Two more 3-million-plus years were to come ahead of a cool off that has corresponded to the team’s last playoff appearance in 2014.

The Tigers arrived Friday at Comerica Park with a 35-43 record and fourth-place seat in the American League Central. It is expected the team will be open to any and all trade conversations during July, which could, conceivably, see some high-profile Tigers playing elsewhere during the season’s final two months.

Up and away

Justin Upton has quite a month going.

Although he hadn’t yet stepped to the plate Friday evening as rain moved through Detroit, Upton, in his last 25 games, has been on base in 23 of those games.

He is batting .305, with six home runs, and a .934 OPS. For the month of June, he is tied for second place among American League hitters in RBIs, with 27, three fewer than Seattle’s Mike Zunino.

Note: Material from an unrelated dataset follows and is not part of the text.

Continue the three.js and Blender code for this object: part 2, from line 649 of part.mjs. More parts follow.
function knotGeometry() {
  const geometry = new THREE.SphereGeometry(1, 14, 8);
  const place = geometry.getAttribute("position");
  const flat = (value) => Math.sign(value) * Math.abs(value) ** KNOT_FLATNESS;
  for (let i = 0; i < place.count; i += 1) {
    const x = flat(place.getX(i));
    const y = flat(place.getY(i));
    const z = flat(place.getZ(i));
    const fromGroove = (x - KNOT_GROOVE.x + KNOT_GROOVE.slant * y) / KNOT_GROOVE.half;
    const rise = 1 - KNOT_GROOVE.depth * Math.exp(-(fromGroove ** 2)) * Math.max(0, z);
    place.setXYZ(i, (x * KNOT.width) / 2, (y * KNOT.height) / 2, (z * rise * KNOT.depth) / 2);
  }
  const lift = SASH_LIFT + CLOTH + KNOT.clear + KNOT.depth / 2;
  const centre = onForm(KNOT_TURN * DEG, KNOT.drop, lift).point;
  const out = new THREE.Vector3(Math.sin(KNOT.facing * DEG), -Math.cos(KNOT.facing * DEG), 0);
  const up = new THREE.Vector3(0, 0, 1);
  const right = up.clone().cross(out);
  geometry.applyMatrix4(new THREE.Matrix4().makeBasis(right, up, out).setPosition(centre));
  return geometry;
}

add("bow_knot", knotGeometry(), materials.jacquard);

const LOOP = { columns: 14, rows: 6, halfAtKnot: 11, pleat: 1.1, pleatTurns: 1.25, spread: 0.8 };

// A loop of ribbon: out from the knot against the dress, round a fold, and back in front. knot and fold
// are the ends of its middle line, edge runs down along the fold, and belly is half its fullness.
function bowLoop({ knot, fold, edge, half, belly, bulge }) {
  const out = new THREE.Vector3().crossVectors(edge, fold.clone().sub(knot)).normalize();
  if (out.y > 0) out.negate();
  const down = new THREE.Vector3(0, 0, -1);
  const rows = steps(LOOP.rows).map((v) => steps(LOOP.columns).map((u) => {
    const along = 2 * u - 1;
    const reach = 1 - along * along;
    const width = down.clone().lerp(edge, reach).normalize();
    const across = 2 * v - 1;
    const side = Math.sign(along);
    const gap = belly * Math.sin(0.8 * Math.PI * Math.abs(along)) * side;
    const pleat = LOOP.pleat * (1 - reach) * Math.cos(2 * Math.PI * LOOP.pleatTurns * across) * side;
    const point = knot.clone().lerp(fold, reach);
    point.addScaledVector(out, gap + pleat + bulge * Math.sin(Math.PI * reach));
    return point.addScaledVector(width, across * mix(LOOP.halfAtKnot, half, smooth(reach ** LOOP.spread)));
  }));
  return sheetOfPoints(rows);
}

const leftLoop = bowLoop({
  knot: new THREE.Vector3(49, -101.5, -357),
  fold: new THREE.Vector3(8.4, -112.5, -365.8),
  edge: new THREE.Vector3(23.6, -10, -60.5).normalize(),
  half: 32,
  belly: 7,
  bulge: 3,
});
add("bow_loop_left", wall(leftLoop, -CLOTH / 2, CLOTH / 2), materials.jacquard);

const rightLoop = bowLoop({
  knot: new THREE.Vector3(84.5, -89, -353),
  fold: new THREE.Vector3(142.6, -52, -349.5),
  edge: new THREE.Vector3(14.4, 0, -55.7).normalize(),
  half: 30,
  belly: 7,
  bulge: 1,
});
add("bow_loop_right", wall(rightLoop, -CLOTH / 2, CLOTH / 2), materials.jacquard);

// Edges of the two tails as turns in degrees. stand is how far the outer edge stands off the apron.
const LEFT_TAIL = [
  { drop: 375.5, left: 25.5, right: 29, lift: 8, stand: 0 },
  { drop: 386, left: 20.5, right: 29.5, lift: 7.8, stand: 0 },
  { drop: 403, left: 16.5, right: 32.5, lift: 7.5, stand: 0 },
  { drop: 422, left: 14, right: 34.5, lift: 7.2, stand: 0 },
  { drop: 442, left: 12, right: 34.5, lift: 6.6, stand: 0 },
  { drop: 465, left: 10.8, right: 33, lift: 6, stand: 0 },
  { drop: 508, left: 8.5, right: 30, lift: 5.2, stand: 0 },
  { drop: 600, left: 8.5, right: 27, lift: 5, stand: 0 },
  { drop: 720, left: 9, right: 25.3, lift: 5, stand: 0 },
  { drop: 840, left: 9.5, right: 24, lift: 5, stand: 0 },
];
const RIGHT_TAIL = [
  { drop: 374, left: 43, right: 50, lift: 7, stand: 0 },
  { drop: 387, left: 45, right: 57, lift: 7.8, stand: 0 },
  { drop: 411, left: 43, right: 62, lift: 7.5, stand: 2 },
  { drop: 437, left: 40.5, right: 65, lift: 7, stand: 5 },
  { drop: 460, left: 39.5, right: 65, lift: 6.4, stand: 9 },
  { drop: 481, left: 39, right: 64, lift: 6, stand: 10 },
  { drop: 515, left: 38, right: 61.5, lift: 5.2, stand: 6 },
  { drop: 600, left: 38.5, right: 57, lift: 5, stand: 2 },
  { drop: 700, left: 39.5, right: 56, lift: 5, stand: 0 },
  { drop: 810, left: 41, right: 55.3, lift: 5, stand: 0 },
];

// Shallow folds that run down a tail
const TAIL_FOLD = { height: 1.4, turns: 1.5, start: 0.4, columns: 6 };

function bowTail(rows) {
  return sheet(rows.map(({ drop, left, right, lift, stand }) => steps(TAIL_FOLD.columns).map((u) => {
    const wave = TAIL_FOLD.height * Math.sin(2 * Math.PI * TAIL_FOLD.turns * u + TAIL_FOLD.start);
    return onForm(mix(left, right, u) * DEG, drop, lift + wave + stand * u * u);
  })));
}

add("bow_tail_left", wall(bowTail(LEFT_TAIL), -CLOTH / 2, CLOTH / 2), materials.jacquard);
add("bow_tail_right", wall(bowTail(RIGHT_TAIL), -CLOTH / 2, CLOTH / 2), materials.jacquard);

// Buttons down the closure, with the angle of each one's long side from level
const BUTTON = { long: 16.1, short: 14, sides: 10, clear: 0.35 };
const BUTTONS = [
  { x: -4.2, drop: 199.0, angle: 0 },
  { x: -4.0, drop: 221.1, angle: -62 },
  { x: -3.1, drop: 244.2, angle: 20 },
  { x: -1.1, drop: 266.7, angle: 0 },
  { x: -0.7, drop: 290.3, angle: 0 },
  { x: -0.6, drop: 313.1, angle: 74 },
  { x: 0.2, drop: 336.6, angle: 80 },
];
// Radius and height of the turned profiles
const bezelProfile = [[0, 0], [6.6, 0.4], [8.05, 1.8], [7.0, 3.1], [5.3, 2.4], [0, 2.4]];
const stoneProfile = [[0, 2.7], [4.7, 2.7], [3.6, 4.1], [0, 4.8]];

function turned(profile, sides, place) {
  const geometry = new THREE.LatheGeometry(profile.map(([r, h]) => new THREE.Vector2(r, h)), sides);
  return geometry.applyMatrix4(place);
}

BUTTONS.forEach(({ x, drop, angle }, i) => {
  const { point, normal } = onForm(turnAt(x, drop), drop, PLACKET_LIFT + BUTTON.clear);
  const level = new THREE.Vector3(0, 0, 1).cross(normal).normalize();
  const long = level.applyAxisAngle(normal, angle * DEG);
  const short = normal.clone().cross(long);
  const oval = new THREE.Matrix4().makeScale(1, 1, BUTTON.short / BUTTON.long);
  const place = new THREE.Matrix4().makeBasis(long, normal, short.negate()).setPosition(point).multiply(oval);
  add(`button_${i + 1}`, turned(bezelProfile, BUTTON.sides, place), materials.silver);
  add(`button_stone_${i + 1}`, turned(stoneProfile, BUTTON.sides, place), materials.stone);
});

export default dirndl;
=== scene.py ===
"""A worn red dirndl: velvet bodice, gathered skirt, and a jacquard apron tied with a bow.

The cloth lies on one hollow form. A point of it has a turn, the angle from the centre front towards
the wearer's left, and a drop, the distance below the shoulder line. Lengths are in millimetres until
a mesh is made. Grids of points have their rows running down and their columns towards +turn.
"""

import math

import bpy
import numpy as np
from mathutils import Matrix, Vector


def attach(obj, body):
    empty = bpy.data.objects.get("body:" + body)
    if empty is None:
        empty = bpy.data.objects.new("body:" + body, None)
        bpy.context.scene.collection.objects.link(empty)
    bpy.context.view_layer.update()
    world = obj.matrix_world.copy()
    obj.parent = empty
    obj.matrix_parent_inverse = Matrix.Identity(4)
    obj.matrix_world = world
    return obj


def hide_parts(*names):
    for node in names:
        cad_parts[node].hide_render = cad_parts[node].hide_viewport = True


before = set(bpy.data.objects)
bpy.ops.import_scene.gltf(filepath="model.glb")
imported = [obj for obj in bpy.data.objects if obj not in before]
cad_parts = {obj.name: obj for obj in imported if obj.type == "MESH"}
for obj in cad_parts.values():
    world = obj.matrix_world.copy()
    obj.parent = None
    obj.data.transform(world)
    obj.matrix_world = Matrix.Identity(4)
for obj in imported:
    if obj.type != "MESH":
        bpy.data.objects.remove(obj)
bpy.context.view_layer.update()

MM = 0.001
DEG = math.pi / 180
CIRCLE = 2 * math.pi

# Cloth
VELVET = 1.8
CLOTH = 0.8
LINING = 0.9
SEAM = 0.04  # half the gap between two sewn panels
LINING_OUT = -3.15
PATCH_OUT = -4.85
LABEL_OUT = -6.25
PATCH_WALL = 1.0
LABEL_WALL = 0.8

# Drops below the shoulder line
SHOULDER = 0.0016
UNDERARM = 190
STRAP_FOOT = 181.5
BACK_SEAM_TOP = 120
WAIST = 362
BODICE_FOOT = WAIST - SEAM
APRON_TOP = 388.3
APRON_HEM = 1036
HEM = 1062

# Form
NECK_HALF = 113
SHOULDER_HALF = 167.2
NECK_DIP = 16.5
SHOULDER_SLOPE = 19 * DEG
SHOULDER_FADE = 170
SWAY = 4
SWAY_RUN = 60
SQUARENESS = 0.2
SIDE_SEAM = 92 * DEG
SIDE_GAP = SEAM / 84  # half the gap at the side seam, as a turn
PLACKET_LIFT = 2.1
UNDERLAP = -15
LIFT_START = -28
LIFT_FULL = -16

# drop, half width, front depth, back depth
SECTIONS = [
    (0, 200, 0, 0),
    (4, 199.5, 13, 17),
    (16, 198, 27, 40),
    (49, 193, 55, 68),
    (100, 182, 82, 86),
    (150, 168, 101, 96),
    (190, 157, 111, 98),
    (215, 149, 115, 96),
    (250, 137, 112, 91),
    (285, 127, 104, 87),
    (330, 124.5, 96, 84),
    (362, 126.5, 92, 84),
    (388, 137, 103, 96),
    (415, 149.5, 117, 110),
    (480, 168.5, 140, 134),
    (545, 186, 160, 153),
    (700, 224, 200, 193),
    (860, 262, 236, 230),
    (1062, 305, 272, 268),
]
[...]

Upton also has 52 RBIs for the season.

A year ago after a brutal first half left him and the Tigers shaken, Upton didn’t get his 50th RBI of the year until Aug. 21.

Historical note

It was three years ago Friday that Rajai Davis pulled quite the final act at Comerica Park.

With the Tigers down, 4-1, Davis, then a Tigers outfielder, tore into a hanging curve from A’s reliever Sean Doolittle and sent it soaring into the left-field seats for a grand slam that gave the Tigers a 5-4 victory and sent Comerica’s sellout crowd into orbit.

Known as a “natural grand slam”  four runs scoring for a one-run walk-off victory  it is the last such time a big-league hitter has pulled off such a perfect-math homer.